PROBLEM TO SOLVE: For this exercise, return only the lines from the line containing "over the origin." through the line containing "before = set(bpy.data.objects)", both ends included, exactly as they are.

*-*-*

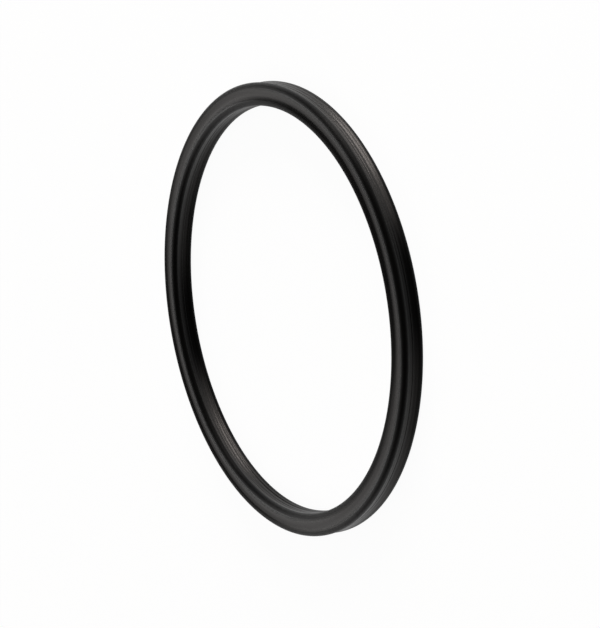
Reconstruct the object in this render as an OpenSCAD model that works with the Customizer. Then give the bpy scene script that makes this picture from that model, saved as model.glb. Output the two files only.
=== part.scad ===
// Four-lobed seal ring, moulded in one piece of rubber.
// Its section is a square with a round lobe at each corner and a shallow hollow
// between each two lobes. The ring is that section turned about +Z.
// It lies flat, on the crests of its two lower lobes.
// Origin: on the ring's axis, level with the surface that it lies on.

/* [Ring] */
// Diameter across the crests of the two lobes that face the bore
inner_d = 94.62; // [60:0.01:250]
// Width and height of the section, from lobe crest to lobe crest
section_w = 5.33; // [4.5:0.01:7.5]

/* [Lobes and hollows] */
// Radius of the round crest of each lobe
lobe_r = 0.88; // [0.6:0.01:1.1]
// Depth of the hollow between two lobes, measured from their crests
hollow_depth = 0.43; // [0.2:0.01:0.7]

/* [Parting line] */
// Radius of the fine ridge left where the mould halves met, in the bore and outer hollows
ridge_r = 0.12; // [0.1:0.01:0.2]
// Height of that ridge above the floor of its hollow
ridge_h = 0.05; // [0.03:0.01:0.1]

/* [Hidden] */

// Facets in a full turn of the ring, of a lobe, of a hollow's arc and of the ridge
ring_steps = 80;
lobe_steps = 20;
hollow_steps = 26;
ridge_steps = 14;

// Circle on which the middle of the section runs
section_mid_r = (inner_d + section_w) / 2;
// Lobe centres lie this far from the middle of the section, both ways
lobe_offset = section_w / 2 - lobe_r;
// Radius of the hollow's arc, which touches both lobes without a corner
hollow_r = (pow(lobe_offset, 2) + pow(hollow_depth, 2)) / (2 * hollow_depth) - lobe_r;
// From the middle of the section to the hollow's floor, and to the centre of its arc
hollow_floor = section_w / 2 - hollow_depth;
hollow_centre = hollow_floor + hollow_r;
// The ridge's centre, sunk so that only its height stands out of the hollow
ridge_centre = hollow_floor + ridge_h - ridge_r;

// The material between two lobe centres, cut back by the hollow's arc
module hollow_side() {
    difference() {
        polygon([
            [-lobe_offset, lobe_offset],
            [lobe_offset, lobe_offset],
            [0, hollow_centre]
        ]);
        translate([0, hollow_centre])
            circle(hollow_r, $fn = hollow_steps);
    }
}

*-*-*

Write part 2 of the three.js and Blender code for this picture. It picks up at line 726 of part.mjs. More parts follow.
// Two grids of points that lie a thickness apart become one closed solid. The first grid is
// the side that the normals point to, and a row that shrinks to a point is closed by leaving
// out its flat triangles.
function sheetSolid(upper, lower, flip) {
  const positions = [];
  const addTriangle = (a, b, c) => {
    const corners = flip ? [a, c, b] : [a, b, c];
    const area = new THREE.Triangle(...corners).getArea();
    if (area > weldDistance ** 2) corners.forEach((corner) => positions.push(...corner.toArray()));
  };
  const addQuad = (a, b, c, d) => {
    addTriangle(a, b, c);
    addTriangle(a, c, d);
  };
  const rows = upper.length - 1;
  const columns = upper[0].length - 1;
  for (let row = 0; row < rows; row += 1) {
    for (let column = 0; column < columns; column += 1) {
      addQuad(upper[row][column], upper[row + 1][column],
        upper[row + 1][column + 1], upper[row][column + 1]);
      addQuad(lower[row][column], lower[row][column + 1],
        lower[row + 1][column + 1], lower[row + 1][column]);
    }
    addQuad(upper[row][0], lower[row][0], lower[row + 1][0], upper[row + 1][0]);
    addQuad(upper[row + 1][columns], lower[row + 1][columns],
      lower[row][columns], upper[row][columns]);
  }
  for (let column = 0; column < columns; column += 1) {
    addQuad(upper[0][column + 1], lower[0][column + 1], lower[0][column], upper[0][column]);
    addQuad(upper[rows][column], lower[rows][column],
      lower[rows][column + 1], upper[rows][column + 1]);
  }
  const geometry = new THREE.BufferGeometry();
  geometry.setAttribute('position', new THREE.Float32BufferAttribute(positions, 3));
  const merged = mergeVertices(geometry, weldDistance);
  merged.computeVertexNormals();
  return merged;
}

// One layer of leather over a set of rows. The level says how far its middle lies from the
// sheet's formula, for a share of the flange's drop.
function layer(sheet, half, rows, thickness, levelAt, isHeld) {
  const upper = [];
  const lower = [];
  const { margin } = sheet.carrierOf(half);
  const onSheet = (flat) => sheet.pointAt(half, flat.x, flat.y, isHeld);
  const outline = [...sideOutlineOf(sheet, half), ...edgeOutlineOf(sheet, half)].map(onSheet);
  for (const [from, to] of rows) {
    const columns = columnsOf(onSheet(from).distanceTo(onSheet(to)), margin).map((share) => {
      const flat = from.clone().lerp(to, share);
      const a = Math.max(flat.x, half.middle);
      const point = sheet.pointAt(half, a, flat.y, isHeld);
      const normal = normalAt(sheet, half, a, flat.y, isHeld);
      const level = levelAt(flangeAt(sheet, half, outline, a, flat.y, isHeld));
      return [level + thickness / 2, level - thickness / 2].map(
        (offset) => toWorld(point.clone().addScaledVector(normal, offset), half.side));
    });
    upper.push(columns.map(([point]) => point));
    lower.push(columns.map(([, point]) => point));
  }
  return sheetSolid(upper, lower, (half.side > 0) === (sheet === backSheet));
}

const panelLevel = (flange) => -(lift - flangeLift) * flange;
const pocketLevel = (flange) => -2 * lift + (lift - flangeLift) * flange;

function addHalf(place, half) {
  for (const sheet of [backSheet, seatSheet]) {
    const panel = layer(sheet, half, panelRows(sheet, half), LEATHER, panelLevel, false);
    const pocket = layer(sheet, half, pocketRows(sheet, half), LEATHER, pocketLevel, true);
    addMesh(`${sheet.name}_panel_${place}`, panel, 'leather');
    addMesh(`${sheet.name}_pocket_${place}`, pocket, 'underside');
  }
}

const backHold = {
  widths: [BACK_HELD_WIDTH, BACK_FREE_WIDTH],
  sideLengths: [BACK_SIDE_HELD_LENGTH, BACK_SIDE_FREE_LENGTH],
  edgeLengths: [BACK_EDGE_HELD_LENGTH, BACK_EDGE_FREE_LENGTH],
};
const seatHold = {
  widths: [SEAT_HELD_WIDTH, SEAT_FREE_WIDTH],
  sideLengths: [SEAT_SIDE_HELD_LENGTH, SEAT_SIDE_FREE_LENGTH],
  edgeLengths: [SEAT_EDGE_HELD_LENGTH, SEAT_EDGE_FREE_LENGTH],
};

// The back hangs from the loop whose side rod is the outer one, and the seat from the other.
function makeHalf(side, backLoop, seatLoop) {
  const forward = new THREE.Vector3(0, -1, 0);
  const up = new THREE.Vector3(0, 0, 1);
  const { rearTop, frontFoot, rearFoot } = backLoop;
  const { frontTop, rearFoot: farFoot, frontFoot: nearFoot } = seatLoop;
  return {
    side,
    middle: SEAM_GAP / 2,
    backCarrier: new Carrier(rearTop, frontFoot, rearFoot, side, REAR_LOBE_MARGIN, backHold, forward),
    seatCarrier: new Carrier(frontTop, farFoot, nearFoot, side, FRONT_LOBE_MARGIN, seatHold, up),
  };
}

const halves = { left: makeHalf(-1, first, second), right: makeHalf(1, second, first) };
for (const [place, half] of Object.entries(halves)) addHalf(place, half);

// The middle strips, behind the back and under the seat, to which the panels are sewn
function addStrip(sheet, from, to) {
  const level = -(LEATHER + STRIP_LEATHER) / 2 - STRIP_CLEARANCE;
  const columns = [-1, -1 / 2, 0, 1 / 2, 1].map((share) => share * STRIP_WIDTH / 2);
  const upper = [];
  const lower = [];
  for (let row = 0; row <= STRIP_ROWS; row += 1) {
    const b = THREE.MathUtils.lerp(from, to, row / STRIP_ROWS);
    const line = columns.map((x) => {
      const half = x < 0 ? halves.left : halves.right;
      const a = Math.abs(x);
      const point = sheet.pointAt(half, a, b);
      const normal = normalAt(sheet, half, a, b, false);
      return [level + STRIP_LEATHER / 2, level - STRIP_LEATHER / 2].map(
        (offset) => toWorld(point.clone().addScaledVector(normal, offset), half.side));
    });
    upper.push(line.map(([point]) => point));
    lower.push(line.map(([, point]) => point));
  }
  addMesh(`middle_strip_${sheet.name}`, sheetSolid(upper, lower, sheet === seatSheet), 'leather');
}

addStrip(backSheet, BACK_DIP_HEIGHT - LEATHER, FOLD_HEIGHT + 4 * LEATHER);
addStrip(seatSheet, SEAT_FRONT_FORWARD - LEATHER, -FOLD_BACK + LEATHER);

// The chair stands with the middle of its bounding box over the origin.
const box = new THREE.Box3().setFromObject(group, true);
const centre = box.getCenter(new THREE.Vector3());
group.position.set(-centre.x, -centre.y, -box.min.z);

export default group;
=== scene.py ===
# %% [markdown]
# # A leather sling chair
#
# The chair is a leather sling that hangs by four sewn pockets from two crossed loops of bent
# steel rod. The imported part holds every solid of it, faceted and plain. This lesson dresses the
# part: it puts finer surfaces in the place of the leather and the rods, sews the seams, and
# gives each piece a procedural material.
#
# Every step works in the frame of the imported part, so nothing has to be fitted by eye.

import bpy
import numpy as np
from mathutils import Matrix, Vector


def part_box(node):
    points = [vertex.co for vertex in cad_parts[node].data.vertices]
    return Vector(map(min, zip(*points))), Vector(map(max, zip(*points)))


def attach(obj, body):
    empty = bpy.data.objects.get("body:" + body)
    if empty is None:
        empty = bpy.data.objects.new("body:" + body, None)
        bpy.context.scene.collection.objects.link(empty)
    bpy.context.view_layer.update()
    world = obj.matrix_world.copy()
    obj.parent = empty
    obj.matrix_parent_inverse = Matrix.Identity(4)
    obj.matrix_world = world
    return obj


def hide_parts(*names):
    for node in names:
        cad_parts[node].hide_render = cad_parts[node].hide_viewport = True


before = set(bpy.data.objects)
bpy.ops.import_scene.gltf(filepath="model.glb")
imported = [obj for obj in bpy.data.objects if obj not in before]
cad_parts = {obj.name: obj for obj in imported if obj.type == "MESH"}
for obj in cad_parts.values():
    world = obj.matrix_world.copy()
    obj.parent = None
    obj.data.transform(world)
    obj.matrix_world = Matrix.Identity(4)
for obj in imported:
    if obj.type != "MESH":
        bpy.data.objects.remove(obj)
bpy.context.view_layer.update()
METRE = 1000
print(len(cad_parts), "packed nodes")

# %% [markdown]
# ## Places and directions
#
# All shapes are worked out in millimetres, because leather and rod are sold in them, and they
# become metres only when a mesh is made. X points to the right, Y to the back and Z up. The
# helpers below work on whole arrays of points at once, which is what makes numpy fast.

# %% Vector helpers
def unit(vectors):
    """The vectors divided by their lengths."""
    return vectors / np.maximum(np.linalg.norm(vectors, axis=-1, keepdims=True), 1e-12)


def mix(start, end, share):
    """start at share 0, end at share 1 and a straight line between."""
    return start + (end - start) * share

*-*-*

COMPLETE RESPONSE:
// The chair stands with the middle of its bounding box over the origin.
const box = new THREE.Box3().setFromObject(group, true);
const centre = box.getCenter(new THREE.Vector3());
group.position.set(-centre.x, -centre.y, -box.min.z);

export default group;
=== scene.py ===
# %% [markdown]
# # A leather sling chair
#
# The chair is a leather sling that hangs by four sewn pockets from two crossed loops of bent
# steel rod. The imported part holds every solid of it, faceted and plain. This lesson dresses the
# part: it puts finer surfaces in the place of the leather and the rods, sews the seams, and
# gives each piece a procedural material.
#
# Every step works in the frame of the imported part, so nothing has to be fitted by eye.

import bpy
import numpy as np
from mathutils import Matrix, Vector


def part_box(node):
    points = [vertex.co for vertex in cad_parts[node].data.vertices]
    return Vector(map(min, zip(*points))), Vector(map(max, zip(*points)))


def attach(obj, body):
    empty = bpy.data.objects.get("body:" + body)
    if empty is None:
        empty = bpy.data.objects.new("body:" + body, None)
        bpy.context.scene.collection.objects.link(empty)
    bpy.context.view_layer.update()
    world = obj.matrix_world.copy()
    obj.parent = empty
    obj.matrix_parent_inverse = Matrix.Identity(4)
    obj.matrix_world = world
    return obj


def hide_parts(*names):
    for node in names:
        cad_parts[node].hide_render = cad_parts[node].hide_viewport = True


before = set(bpy.data.objects)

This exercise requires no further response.